In einem Leitfaden, den das Bündnis veröffentlicht hat, wird unter anderem die These aufgestellt, „starre Rollen für Männer und Frauen“, „sexistische Witze“ und „Kommentare über Aussehen“ seien Grundlage für Morde und Vergewaltigungen. Mit anderen Worten: Hier werden Witze kriminalisiert. Und ein Klima der Angst geschaffen für alle, die gerne Witze machen. Das hat mit Demokratie nichts mehr zu tun.
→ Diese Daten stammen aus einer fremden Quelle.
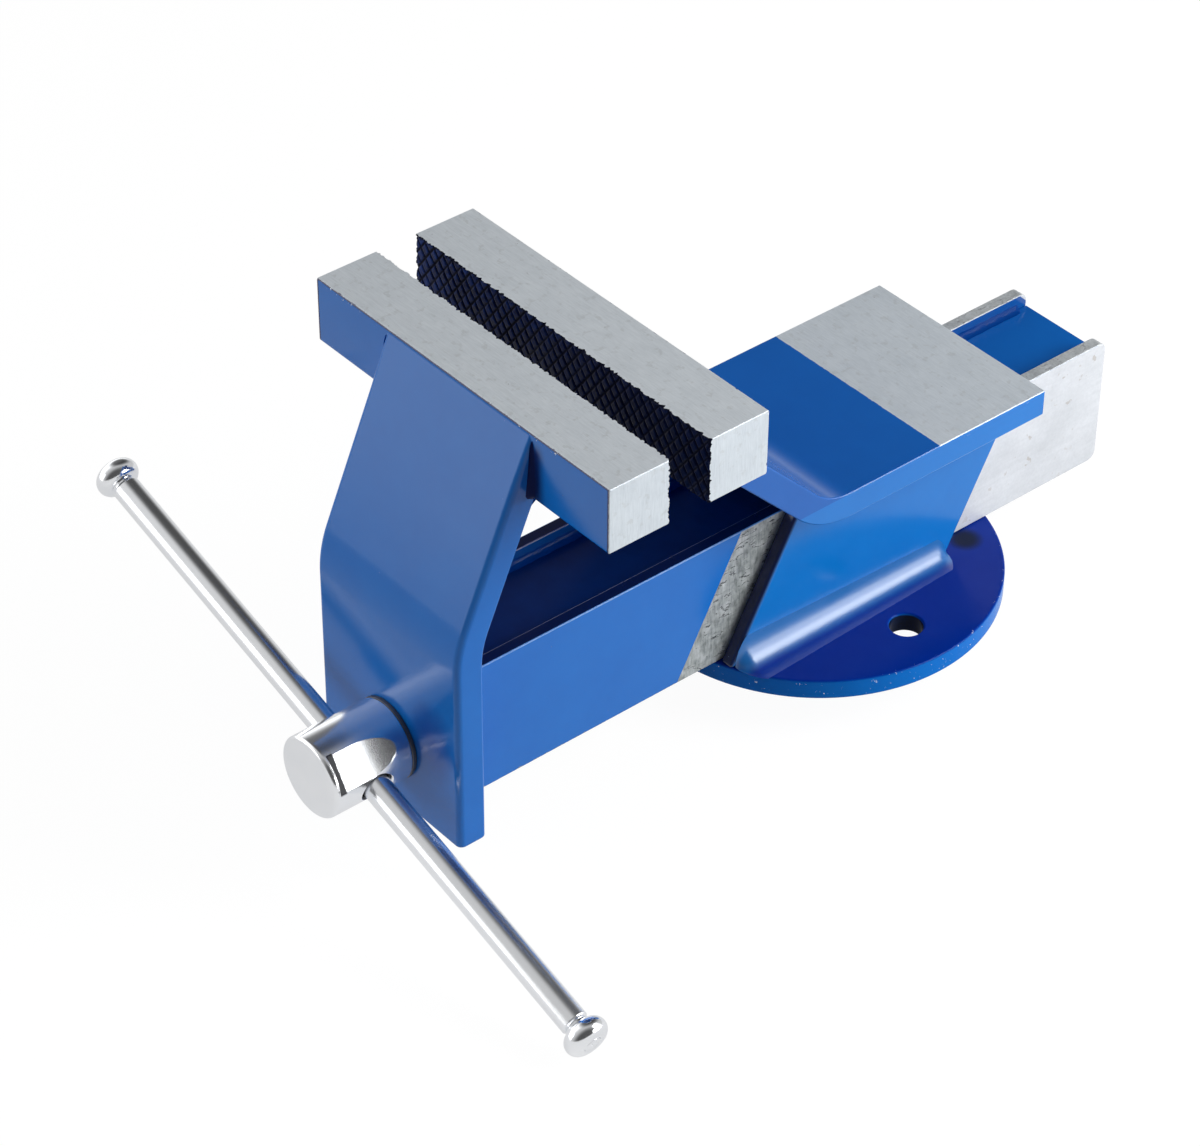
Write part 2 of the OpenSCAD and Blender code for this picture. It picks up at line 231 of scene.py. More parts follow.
class Nodes:
    """A node tree. Its add method makes any node: settings are set first, then sockets."""

    def __init__(self, tree):
        self.nodes = tree.nodes
        self.links = tree.links
        self.nodes.clear()

    def add(self, kind, settings=None, sockets=None, out=0):
        node = self.nodes.new(kind)
        for name, value in (settings or {}).items():
            setattr(node, name, value)
        pairs = sockets.items() if isinstance(sockets, dict) else enumerate(sockets or [])
        for name, value in pairs:
            if isinstance(value, Value):
                self.links.new(value.socket, node.inputs[name])
            else:
                node.inputs[name].default_value = value
        return node if out is None else Value(self, node.outputs[out])

    def vector(self, operation, sockets, out=0):
        return self.add("ShaderNodeVectorMath", {"operation": operation}, sockets, out)

    def split(self, vector):
        node = self.add("ShaderNodeSeparateXYZ", sockets=[vector], out=None)
        return [Value(self, socket) for socket in node.outputs]

    def mix(self, factor, first, second):
        """Two colours mixed by a factor."""
        first, second = ((*v, 1) if isinstance(v, tuple) else v for v in (first, second))
        settings = {"data_type": "RGBA", "clamp_factor": True}
        return self.add("ShaderNodeMix", settings, {0: factor, 6: first, 7: second}, out=2)

    def ramp(self, factor, levels):
        """A factor's colour, between levels that each have a position and a colour."""
        node = self.add("ShaderNodeValToRGB", sockets=[factor], out=None)
        stops = node.color_ramp.elements
        while len(stops) < len(levels):
            stops.new(1.0)
        for stop, (position, colour) in zip(stops, levels):
            stop.position = position
            stop.color = (*colour, 1)
        return Value(self, node.outputs[0])


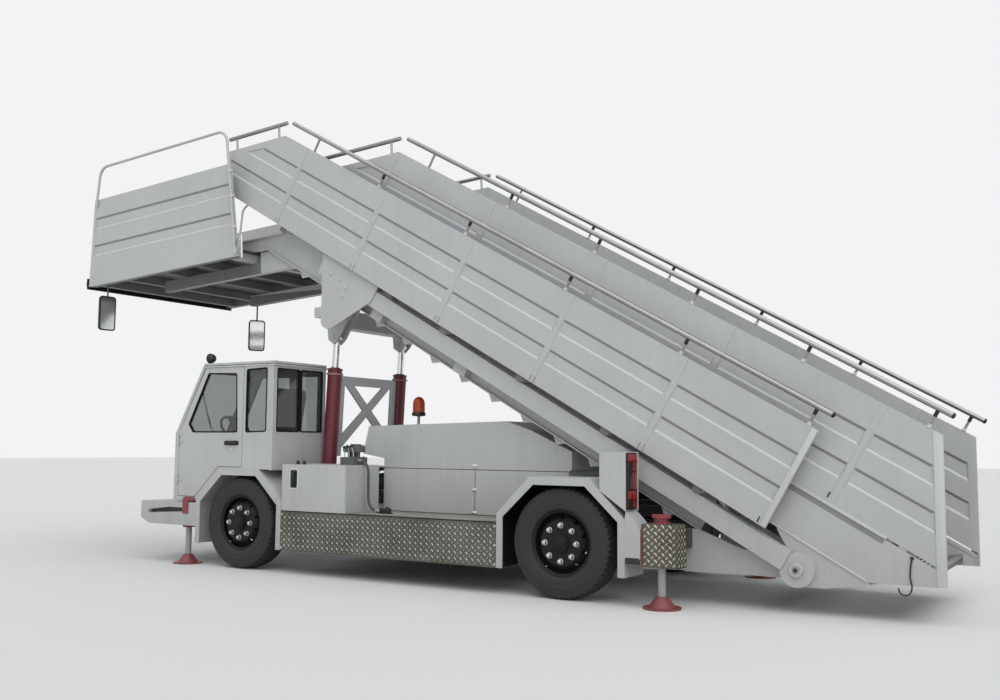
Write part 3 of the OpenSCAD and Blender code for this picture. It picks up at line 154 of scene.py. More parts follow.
@dataclass(frozen=True)
class PaintedSteel(Finish):
    """Sheet steel with sprayed alkyd enamel: satin, a little wavy, dusty low down."""

    colour: str = "BCBEBE"
    dirt: str = "6E675C"
    bare: str = "55504A"
    roughness: float = 0.42
    grime: float = 0.35
    splash_top: float = 1.0
    # Broad fading, runs of dirt, specks and the sheet's own waves
    fading_mm: float = 770.0
    run_mm: tuple[float, float, float] = (71.4, 71.4, 1111.0)
    speck_mm: float = 16.67
    wave_mm: float = 385.0
    sheet_wave_mm: float = 1.2
    edge_mm: float = 3.0
    gloss: float = 0.5

    def shade(self, tree: bpy.types.NodeTree) -> bpy.types.Node:
        """Builds enamel with broad fading, runs of dirt, road splash and worn edges."""
        place = add(tree, "TexCoord").outputs["Object"]
        height = add(tree, "SeparateXYZ", inputs={0: place}).outputs["Z"]
        broad = add(tree, "TexNoise",
                    inputs={"Vector": place, "Scale": per_metre(self.fading_mm),
                            "Detail": 4.0, "Roughness": 0.6})
        runs_at = add(tree, "Mapping", inputs={0: place, "Scale": [per_metre(mm) for mm in self.run_mm]})
        runs = add(tree, "TexNoise",
                   inputs={"Vector": runs_at.outputs[0], "Scale": 1.0, "Detail": 5.0, "Roughness": 0.65})
        fine = add(tree, "TexNoise",
                   inputs={"Vector": place, "Scale": per_metre(self.speck_mm),
                           "Detail": 6.0, "Roughness": 0.7})
        splash = add(tree, "MapRange", inputs={0: height, 1: 0.15, 2: self.splash_top, 3: 1.0, 4: 0.0})
        run_mask = add(tree, "MapRange", inputs={0: runs.outputs[0], 1: 0.5, 2: 0.8, 3: 0.0, 4: 1.0})
        low_mask = add(tree, "Math", {"operation": "MULTIPLY"}, {0: splash.outputs[0], 1: fine.outputs[0]})
        run_share = add(tree, "Math", {"operation": "MULTIPLY_ADD"},
                        {0: run_mask.outputs[0], 1: 0.28, 2: low_mask.outputs[0]})
        mask = add(tree, "Math", {"operation": "MULTIPLY", "use_clamp": True},
                   {0: run_share.outputs[0], 1: self.grime})
        fade = add(tree, "MapRange", inputs={0: broad.outputs[0], 1: 0.3, 2: 0.7, 3: 0.93, 4: 1.03})
        faded = add(tree, "Mix", {"data_type": "RGBA", "blend_type": "MULTIPLY"},
                    {0: 1.0, 6: linear(self.colour), 7: fade.outputs[0]})
        dirty = add(tree, "Mix", {"data_type": "RGBA"},
                    {0: mask.outputs[0], 6: faded.outputs[2], 7: linear(self.dirt)})
        rounded = add(tree, "Bevel", {"samples": 4}, {"Radius": self.edge_mm * MM})
        flat = add(tree, "NewGeometry").outputs["Normal"]
        turn = add(tree, "VectorMath", {"operation": "DOT_PRODUCT"}, {0: rounded.outputs[0], 1: flat})
        edge = add(tree, "MapRange", inputs={0: turn.outputs["Value"], 1: 0.99, 2: 0.85, 3: 0.0, 4: 1.0})
        chips = add(tree, "MapRange", inputs={0: fine.outputs[0], 1: 0.56, 2: 0.62, 3: 0.0, 4: 0.7})
        worn = add(tree, "Math", {"operation": "MULTIPLY"}, {0: edge.outputs[0], 1: chips.outputs[0]})
        final = add(tree, "Mix", {"data_type": "RGBA"},
                    {0: worn.outputs[0], 6: dirty.outputs[2], 7: linear(self.bare)})
        rough = add(tree, "MapRange", inputs={0: broad.outputs[0], 1: 0.3, 2: 0.7,
                                              3: self.roughness - 0.06, 4: self.roughness + 0.1})
        wave = add(tree, "TexNoise",
                   inputs={"Vector": place, "Scale": per_metre(self.wave_mm), "Detail": 1.0})
        bump = add(tree, "Bump", inputs={"Height": wave.outputs[0], "Distance": self.sheet_wave_mm * MM,
                                         "Strength": 1.0, "Normal": rounded.outputs[0]})
        return add(tree, "BsdfPrincipled", inputs={
            "Base Color": final.outputs[2], "Roughness": rough.outputs[0], "IOR": 1.5,
            "Specular IOR Level": self.gloss, "Normal": bump.outputs[0]})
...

Schon heute kann ich sehr viele meiner Lieblingswitze, die in Russland Allgemeingut sind, in Deutschland nicht mehr erzählen – zumindest nicht außerhalb meines hauptsächlich russisch-ukrainisch-jüdisch geprägten Bekanntenkreises. Dabei bin ich zutiefst überzeugt, dass diese Witze nicht „Grundlage für Morde und Vergewaltigungen sind“.
Ja, es gibt auch dumme, sexistische Witze. Aber eine Demokratie zeichnet sich dadurch aus, dass sie diese aushält. Und eben keine Witze kriminalisiert. Und nicht sich oder wie auch immer geartete Institutionen zum Richter über Witze erhebt. Oder, genauso schlimm, den Zeitgeist bestimmen lässt. Wir hatten in diesem Land einmal den schrecklichen Begriff des „gesunden Volksempfindens“ und wissen, wohin dieses führte.
Ich bin überzeugt: Der gefährlichste Witz, vor allem für die Demokratie in diesem Land, ist die ideologische Politik dieser Regierung.